Sensors and Actuators: B. Chemical 309 (2020) 127772Full text

Mingshun Lia, Yanlong Xingb, Yuxia Zoub, Guang Chena,*, Jinmao Youa,*, Fabiao Yua,b,*

https://www.sciencedirect.com/science/article/abs/pii/S0925400520301192

Abstract

The homeostatic disorder of intracellular Zn2+ pool is closely associated with severe diseases. It has been reported that the high level of free Zn2+ during ischemia/reperfusion (I/R) process can result in oxidative stress damage on nerve cells. Given that nitrosyl (HNO) can aggravate the nerve injury during cerebral I/R process, we assume that there may exist a mutual regulation between Zn2+ and HNO under certain physiological conditions. To reveal this potential small-signaling-molecule crosstalk, we synthesized two-photon fluorescent probes CHPH and CHP-CH3 to monitor intracellular Zn2+ in cell and mice hippocampus I/R models. The probes consist of two moieties: coumarin derivative as the two-photon fluorescence transducer, 2-hydrazino pyridine as the fluorescence modulator and Zn2+ chelator. Both probes exhibit excellent analytical properties for Zn2+ detection in simulated physiological systems. Utilizing CHP-H and an HNO probe Cyto-JN, we perform fluorescent imaging of cell I/R models.
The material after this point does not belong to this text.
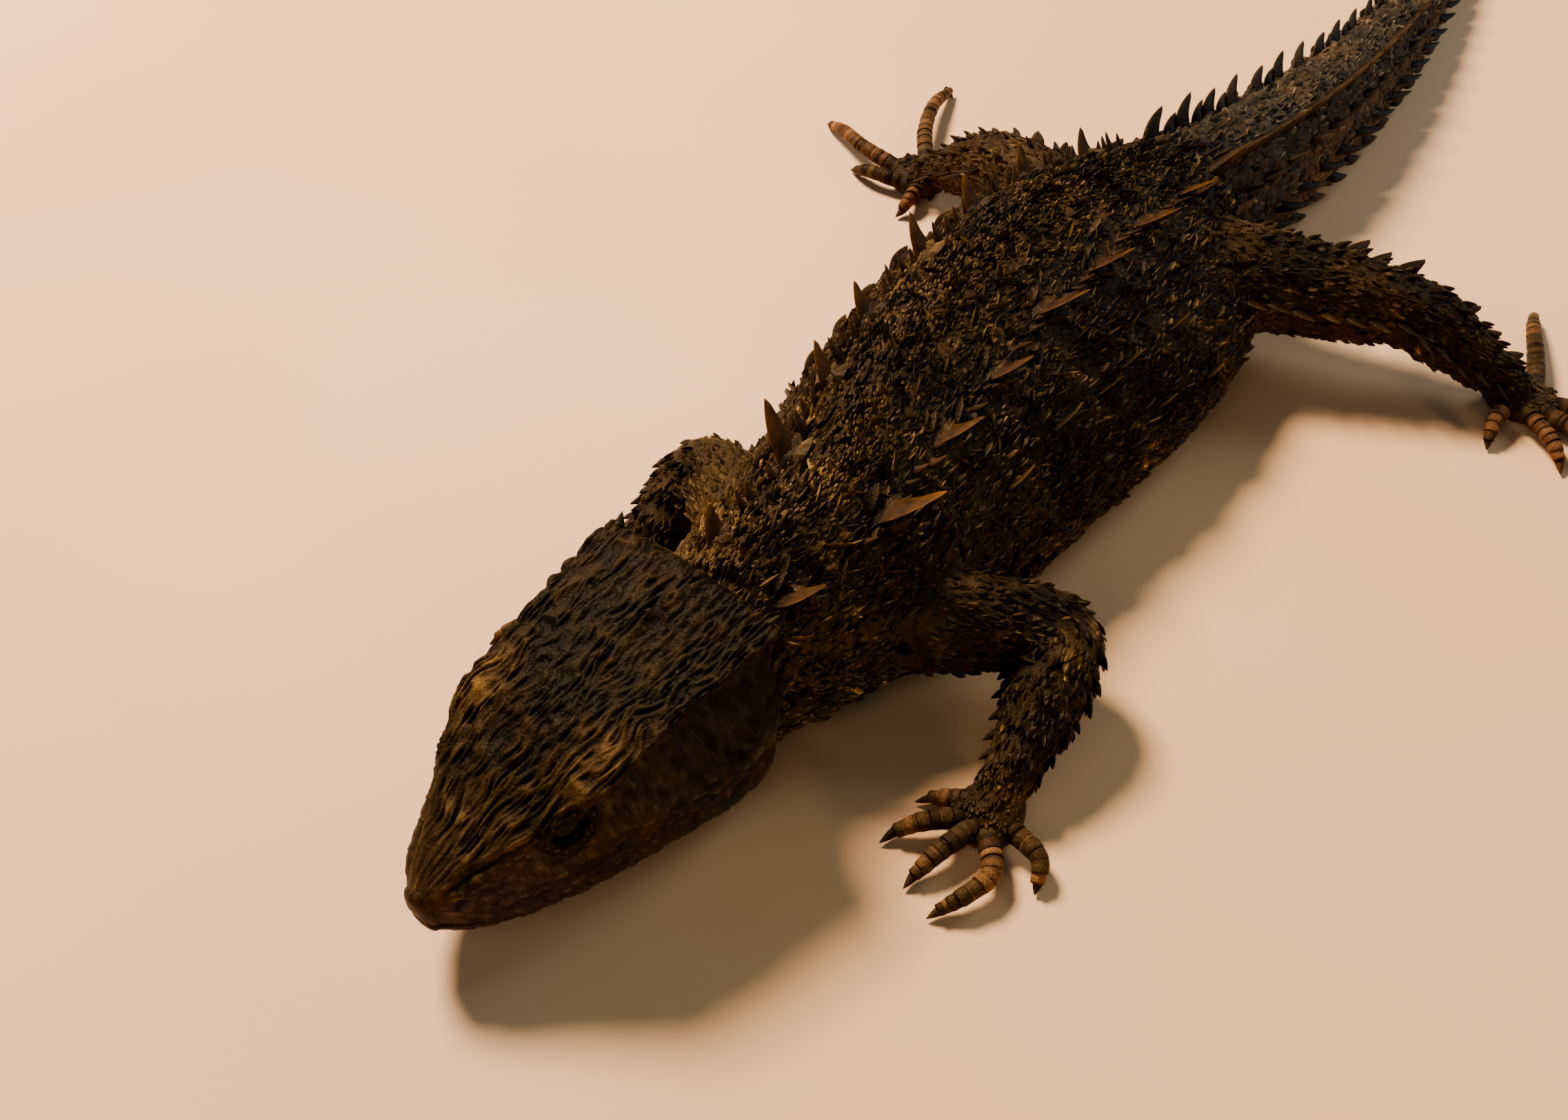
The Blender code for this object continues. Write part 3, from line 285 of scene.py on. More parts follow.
def noise(points, seed):
    """Smooth noise from 0 to 1 at each point, with features about one unit wide."""
    base = np.floor(points)
    part = points - base
    part = part * part * (3 - 2 * part)
    total = 0.0
    for corner in range(8):
        shift = np.array([(corner >> axis) & 1 for axis in range(3)])
        weight = np.prod(np.where(shift, part, 1 - part), axis=-1)
        total = total + weight * lattice(base + shift, seed)
    return total


def ridges(points, seed):
    """Noise folded into sharp ridges: 1 along the ridges and 0 in the hollows."""
    return 1.0 - np.abs(2.0 * noise(points, seed) - 1.0)


def cells(points, seed):
    """How deep a point lies inside its cell of a random mosaic: 0 on the borders, up to 1."""
    base = np.floor(points)
    near = np.full(points.shape[:-1], 9.0)
    second = near.copy()
    for i in (-1, 0, 1):
        for j in (-1, 0, 1):
            for k in (-1, 0, 1):
                cell = base + (i, j, k)
                spot = np.stack([lattice(cell, seed + n) for n in range(3)], axis=-1)
                gap = np.linalg.norm(cell + spot - points, axis=-1)
                second = np.minimum(second, np.maximum(near, gap))
                near = np.minimum(near, gap)
    return np.clip((second - near) * 1.6, 0.0, 1.0)


def step(low, high, value):
    """A smooth step from 0 to 1 between two values."""
    share = np.clip((value - low) / (high - low), 0.0, 1.0)
    return share * share * (3 - 2 * share)


def bell(value, middle, width):
    """A bell-shaped bump from 0 up to 1 where a value meets its middle."""
    return np.exp(-((value - middle) / width) ** 2)


# Curves and surfaces
def curve(table, column, at):
    """Read one column of a table at places along it, on a smooth curve through its rows."""
    rows = table if table[0, 0] < table[-1, 0] else table[::-1]
    x, y = rows[:, 0], rows[:, column]
    slopes = np.empty(len(x))
    slopes[1:-1] = (y[2:] - y[:-2]) / (x[2:] - x[:-2])
    slopes[0] = (y[1] - y[0]) / (x[1] - x[0])
    slopes[-1] = (y[-1] - y[-2]) / (x[-1] - x[-2])
    at = np.asarray(at, float)
    i = np.clip(np.searchsorted(x, at) - 1, 0, len(x) - 2)
    span = x[i + 1] - x[i]
    t = (at - x[i]) / span
    square, cube = t * t, t * t * t
    return (
        y[i] * (2 * cube - 3 * square + 1)
        + slopes[i] * span * (cube - 2 * square + t)
        + y[i + 1] * (3 * square - 2 * cube)
        + slopes[i + 1] * span * (cube - square)
    )


def unit(vectors):
    """Vectors scaled to a length of one."""
    return vectors / np.maximum(np.linalg.norm(vectors, axis=-1, keepdims=True), 1e-9)


def powered(value, power):
    """Raise values to a power and keep their signs."""
    return np.sign(value) * np.abs(value) ** power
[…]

The results confirm that HNO can stimulate Zn2+ release from labile Zn2+ pool, whereas, the increase of intracellular Zn2+ cannot upregulate the level of HNO. Combining with the deep tissue imaging of mice hippocampus tissues, our probes may provide potential approaches for the medical diagnostic assessment of HNO regulation effect on Zn2+ release in clinical cerebral I/R-related diseases.